Sean Duffy’s work, rooted in California conceptualism and indebted to the Los Angeles entertainment industry, synthesizes cultural critique, formal concerns and a range of media to engage audiences. His JCCC installation Waiting is a conversation between three similar objects and a potential conversation between three visitors to the gallery. Viewers are invited to sit at one of three benches and play any of seven albums provided. 96 low wattage speakers are spread out over the ceiling, their cables forming a web of tangled wire that mirrors the confused, yet somewhat organic nature of the sound presented, as well as the barrage of anonymous music which we encounter daily.
Chicago-based artist Dzine creates abstract paintings that deal with themes of sound, color, line, poetry, and identity. Dzine has worked for years straddling the boundary between art and music and continues to collaborate with an international roster of DJs and musicians. His paintings are comprised of abstract, biological, morphing forms that vibrate with intense color. Dzine’s most recent work incorporates tiny glass beads to give his work a layered and vibrant jewel-like effect.
New York-based artist, Erik Hanson refers to pop songs and albums as personal markers, as well as the source for making sculpture. In the installation My Love Life, Hanson combines the music that he associates with past and present lovers, whom are represented by park signs. The recorded music that was influential to him during the time of their relationship is represented as birch logs made of records instead of wood at their core. Intentionally hand-crafted, Hanson’s work attempts the full embodiment of a song’s personal and collective nostalgia. Hanson will be in residence at the gallery creating an accompanying large scale (12 x 40 foot) wall mural.

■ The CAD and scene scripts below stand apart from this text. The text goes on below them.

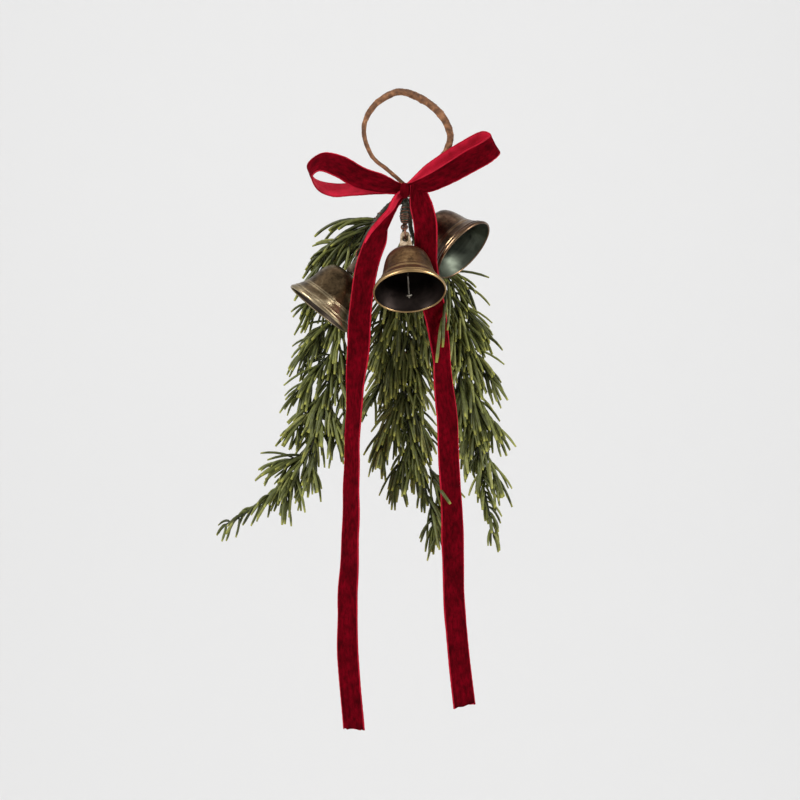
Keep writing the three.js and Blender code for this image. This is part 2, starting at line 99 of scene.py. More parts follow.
TAIL_LEFT = [
    (0.2, -7.2, -63.8, 1, 0.4, -0.9, 4.5), (-4.0, -8.4, -68.6, 0.9, 0.8, -0.7, 6.5),
    (-8.4, -10, -76.7, 0.8, 1.0, -0.5, 6.8),
    (-13.6, -13, -85.5, 0.9, 0.8, -0.4, 10), (-17.9, -16.5, -96.4, 1, -0.3, -0.2, 14.6),
    (-21.8, -21, -107.9, 1, -0.45, -0.1, 15), (-25.3, -24.2, -123.5, 1, -0.45, 0, RIBBON_WIDTH),
    (-27.8, -22.4, -146.9, 1, -0.3, 0, RIBBON_WIDTH), (-29.6, -14.5, -175.5, 1, -0.5, 0, RIBBON_WIDTH),
    (-31.9, -10, -204.8, 1, -1.3, 0, RIBBON_WIDTH), (-33.2, -10, -243.8, 1, -1.2, 0, RIBBON_WIDTH),
    (-34.1, -10, -282.8, 1, -0.9, 0, RIBBON_WIDTH), (-35.4, -10, -322, 1, -0.8, 0, RIBBON_WIDTH),
    (-35.6, -10, -360.8, 1, -0.5, 0, RIBBON_WIDTH), (-31.8, -10, -410.6, 1, -0.5, 0, RIBBON_WIDTH),
]
TAIL_RIGHT = [
    (8.4, -9.6, -58.4, 1, -0.1, 0.2, 7.5), (9.8, -10.0, -64.4, 1, -0.15, 0.2, 11.5),
    (11.7, -10.6, -72.5, 1, -0.2, 0.1, 14.8),
    (14.2, -13.2, -84, 1, -0.25, 0, RIBBON_WIDTH), (14.8, -12.9, -96, 1, -0.4, 0, RIBBON_WIDTH),
    (14.5, -11.2, -110, 1, -0.3, 0, RIBBON_WIDTH), (17.4, -10, -129, 1, 0.1, 0, RIBBON_WIDTH),
    (21.6, -8.2, -147, 1, 0.6, 0, RIBBON_WIDTH), (25, -8, -172.3, 1, 0.9, 0, RIBBON_WIDTH),
    (27.3, -8, -198.3, 1, 0.6, 0, RIBBON_WIDTH), (29.6, -8, -234, 1, 0.55, 0, RIBBON_WIDTH),
    (31.5, -8, -273, 1, 0.5, 0, RIBBON_WIDTH), (32.5, -8, -312, 1, 0.5, 0, RIBBON_WIDTH),
    (34.8, -8, -351, 1, 0.5, 0, RIBBON_WIDTH), (39.6, -8, -396, 1, 0.4, 0, RIBBON_WIDTH),
]

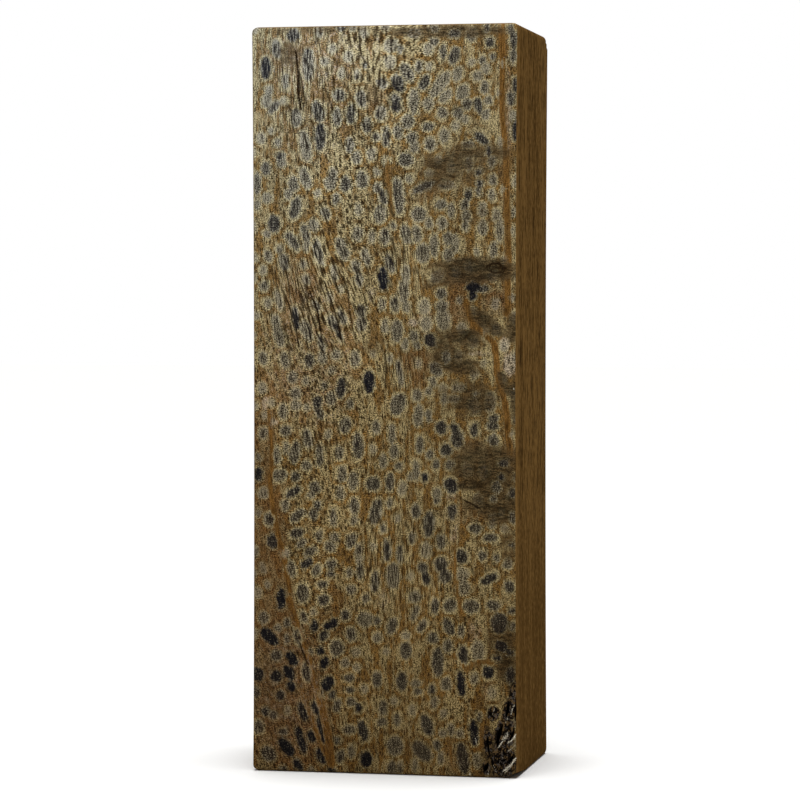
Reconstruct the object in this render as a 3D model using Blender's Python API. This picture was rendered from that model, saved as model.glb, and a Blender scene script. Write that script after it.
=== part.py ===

Known for her large-scale sculpture and sound installations, New York-based artist Nadine Robinson has situated herself at the crossroads of the modernist canon and the African American hip-hop aesthetic. She works within a sleek and minimal vocabulary, combining hip-hop sounds, DJ equipment and unconventional materials in a way that challenges our definitions of painting, beauty and social class in post-industrial society. Big Baby Blue, Version Three is an interactive work which functions as both a sound system and a minimalist painting. Baby Blue refers to the color used on the landmark Sugar Hill Records label, which produced the first hip-hop record.
New York-based artist Jude Tallichet builds sculptures, and in some cases monuments, to architectural forms that incorporate sound or music – infusing icons of modernism with humor or subversive intentions. Here, Tallichet presents a new, silent, illuminated sculpture that hangs high from the ceiling: an upside down, pink pearlescent snare drum-set. Gendered more female than male, the drum-set (based on her own) also functions as an exalted abstract form reminiscent of early Constructivist or Kinetic sculpture. The form performs visually without being heard.
Essays by Doug Harvey, James Yood, Lia Gangitano, Paul Laster and Matt Freedman.